Skeptical and academic perspectives

The mid-1980s emergence of the hierarchical Grey narrative is often cited by sociologists of religion and skeptical researchers as evidence of a narrative-template effect: as abduction researchers used hypnotic regression to elicit detail, the resulting narratives grew more structurally elaborate over time.

Robert Sheaffer (UFO Sightings, 1998; Bad UFOs, 2016) has documented how the Hopkins/Jacobs methodology shaped the questions asked and, by extension, the answers given.

Dr. Susan Clancy’s research on memory reconstruction (Abducted, 2005) directly addresses how repeated regressive sessions can produce increasingly detailed and structurally consistent narratives without indicating veridical recall.
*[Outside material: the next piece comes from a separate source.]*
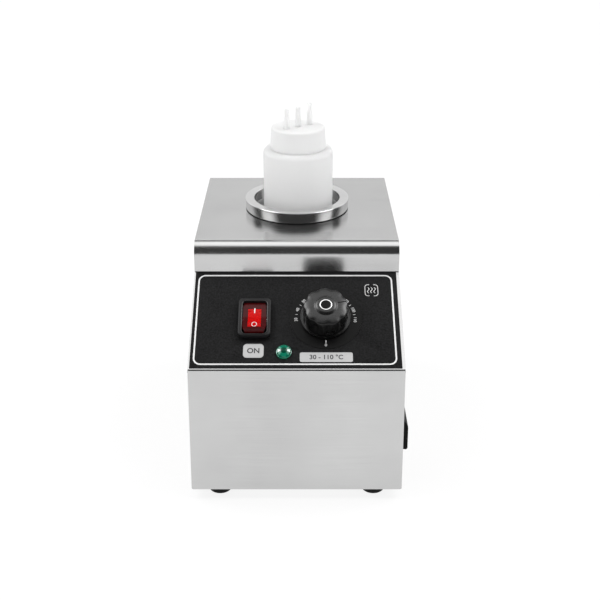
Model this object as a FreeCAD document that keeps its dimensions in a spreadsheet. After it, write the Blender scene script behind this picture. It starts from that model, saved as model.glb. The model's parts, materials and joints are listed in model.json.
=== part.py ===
import FreeCAD, Part
import math
import os
import re
import Sketcher

# Single-bottle chocolate melter: a brushed steel box with a sloped control panel, a dry
# heated well in its roof and a squeeze bottle that stands in the well.
# Millimetres. The origin lies on the standing surface, under the middle of the whole object,
# inlet and rear screws included. X runs to the right, Y from front to back, Z up.

os.makedirs("parts", exist_ok=True)
doc = FreeCAD.newDocument("ChocolateMelter")

# Driving dimensions. Heights and distances from the front are taken on the steel box:
# from its lower edge and from its lower front face.
DRIVING = {
    # steel box
    "body_width": 170, "body_depth": 259, "body_height": 180.5, "band_tall": 23.3,
    "panel_length": 97.5, "panel_slope": 31, "nose_radius": 9, "corner_radius": 2,
    "sheet": 1, "seam_gap": 0.8, "rim_width": 12, "panel_rim": 6, "base_rim": 26, "rear_lip": 14,
    "slot_width": 3, "slot_long": 30, "slot_pitch": 9, "slot_count": 8,
    "slot_front": 45, "rear_slot_low": 40, "panel_joint": 0.3, "band_gap": 0.1,
    "window_end": 4,
    # feet
    "foot_height": 9, "foot_top": 10, "foot_tip": 7.5, "foot_waist": 9.6, "waist_up": 5.6,
    "sole_round": 1.5, "foot_inset": 22.5, "foot_front": 16,
    "foot_screw": 2, "foot_bore": 4.2, "foot_seat": 4,
    # fasteners
    "screw_radius": 1.5, "screw_head": 3, "screw_head_tall": 2, "screw_long": 8,
    "screw_slack": 0.2, "nut_flats": 5.5, "nut_tall": 2.4, "stud_end": 1, "foot_nut_flats": 7,
    # printed panel sheet
    "overlay_thick": 0.5, "overlay_right": -0.6, "overlay_side": 1.9, "overlay_low": 1.9,
    "overlay_high": 0.2,
    # heated well
    "well_back": 173.3, "pot_radius": 37.3, "pot_wall": 1, "pot_low": 37, "pot_flange": 44.8,
    "pot_slack": 0.4, "ring_outer": 46.3, "ring_inner": 38.3, "ring_tall": 10,
    "ring_round": 1.4, "stud_circle": 42.3, "stud_into": 5, "rebate_gap": 0.1,
    "shadow_in": 0.6, "shadow_tall": 0.8,
    # band heater and insulation
    "heater_low": 52, "heater_tall": 58, "heater_thick": 3, "heater_slit": 8,
    "ear_long": 9, "ear_thick": 2, "post_radius": 2.5, "post_long": 9, "post_side": 13,
    "post_up": 49,
    "blanket_gap": 0.3, "blanket_thick": 9, "blanket_slit": 44,
    # safety cut-out under the well
    "cutout_radius": 8, "cutout_tall": 9, "cutout_rim": 3.2, "cutout_step": 1.5,
    "strap_long": 44, "strap_width": 20, "strap_thick": 1, "strap_stud": 16,
    "tab_width": 6.3, "tab_thick": 0.8, "tab_long": 8, "tab_out": 2,
    # thermostat behind the panel
    "dial_right": 23.2, "dial_along": 48.8, "dial_radius": 29, "dial_thick": 0.4,
    "case_wide": 42, "case_long": 36, "case_deep": 24, "case_plate": 1.5, "case_inset": 2,
    "thread_deep": 4,
    "mount_pitch": 25, "mount_screw": 2, "mount_head": 2.8, "mount_head_tall": 1.6,
    "mount_grip": 2,
    "shaft_radius": 3, "shaft_flat": 1.2, "shaft_out": 15, "shaft_in": 10, "shaft_slack": 0.05,
    "shaft_end": 1,
    "neck_radius": 4.8, "bulb_radius": 3, "bulb_long": 40, "bulb_gap": 8.5, "tube_radius": 1,
    "tube_rise": 17, "tube_lead": 14, "tube_sag": 3, "tube_dip": 6, "clip_thick": 0.8,
    "clip_tall": 14,
    # knob
    "knob_lift": 0.8, "skirt_radius": 20.3, "skirt_tall": 2.4, "grip_radius": 18,
    "grip_top": 17.7, "grip_wall": 2.2, "knob_tall": 17.6, "flute_count": 9,
    "flute_radius": 12, "flute_depth": 0.9, "flute_foot": 2.2, "cove_out": 0.6, "cove_low": 1,
    "cove_high": 1.8, "skirt_web": 0.4, "face_round": 0.6, "face_drop": 2, "face_break": 13,
    "break_drop": 0.7, "hub_radius": 9, "hub_top": 6.6, "hub_tall": 1,
    "badge_radius": 5, "badge_thick": 1, "knob_wall": 2, "boss_radius": 5.6,
    "pointer_width": 0.8, "pointer_deep": 0.5, "pointer_start": 10, "pointer_turn": 15,
    # rocker switch
    "switch_right": -33.7, "switch_along": 46.4, "bezel_wide": 26, "bezel_long": 34.2,
    "bezel_tall": 5.5, "bezel_round": 3, "bezel_lip": 0.8, "switch_wide": 22.6, "switch_long": 32.8,
    "switch_deep": 20, "rocker_wide": 20, "rocker_reach": 15.3, "rocker_slack": 0.3,
    "rocker_pivot": 0.5, "rocker_end": 6, "rocker_middle": 4.8, "rocker_tilt": 11,
    "rocker_keel": 3, "well_of_switch": 15.2, "axle_radius": 0.95,
    # pilot lamp
    "lamp_right": -10, "lamp_along": 16.6, "lens_radius": 6.2, "lens_rim": 1, "lens_top": 4.2,
    "lens_shoulder": 5.1, "shoulder_up": 2.8, "lens_crown": 2.9, "crown_up": 3.9,
    "lamp_radius": 4.9, "lamp_deep": 20, "lamp_nut": 12,
    # power inlet on the right side
    "inlet_back": 48, "inlet_up": 37, "inlet_wide": 48, "inlet_high": 30, "inlet_out": 7,
    "inlet_edge": 1.6, "inlet_taper": 9, "inlet_round": 1.2, "socket_wide": 27, "socket_high": 19.6,
    "socket_deep": 17, "socket_drop": 3, "cavity_wide": 24.4, "cavity_high": 16.4,
    "cavity_bevel": 4, "cavity_deep": 13, "pin_wide": 4, "pin_thick": 2, "pin_out": 15,
    "pin_pitch": 7, "pin_step": 4, "inlet_screw_pitch": 40,
    # supply terminals on the base plate
    "block_right": 22, "block_back": 88, "block_wide": 30, "block_long": 18, "block_tall": 15,
    "block_pitch": 9, "block_hole": 5, "block_base": 9, "tower_wide": 7.2, "way_up": 5.2,
    "tower_bore": 2.4, "tower_head": 2.3, "tower_head_tall": 3.8,
    "earth_right": -38, "earth_back": 84, "earth_tall": 14,
    "earth_radius": 2, "earth_head": 4, "earth_nut_flats": 7,
    # bottle and its cap
    "bottle_right": 1, "bottle_radius": 30.8, "bottle_wall": 1.6, "bottle_shoulder": 233,
    "shoulder_tall": 6,
    "bottle_foot": 3, "neck_outer": 21.4, "neck_tall": 14, "cap_radius": 24.6, "cap_top": 23.6,
    "cap_tall": 18, "cap_wall": 2, "cap_slack": 0.3, "cap_round": 1.2, "seal_lip": 0.5,
    "nozzle_pitch": 12.6, "nozzle_radius": 2.4, "nozzle_tip": 2, "nozzle_tall": 18,
    "nozzle_bore": 1, "nozzle_turn": 37,
}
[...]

Dr. Christopher French’s anomalistic-psychology research notes that hierarchical structures (workers/supervisors/elders) are intuitive narrative scaffolding that human cognition imposes on poorly remembered events.

What the Council observes

The Council does not endorse the Tall Grey as a literal entity. The Council observes that the sub-pattern emerged in the documented record at a specific moment (mid-1980s) inside a specific methodological context (regressive hypnosis-based abduction research), and spread through that literature into popular accounts. Whether the pattern reflects a genuine perceptual element of close-encounter experience or a structural artifact of the elicitation methodology is, in the Council’s view, currently undetermined and worth observing as the report-stream evolves.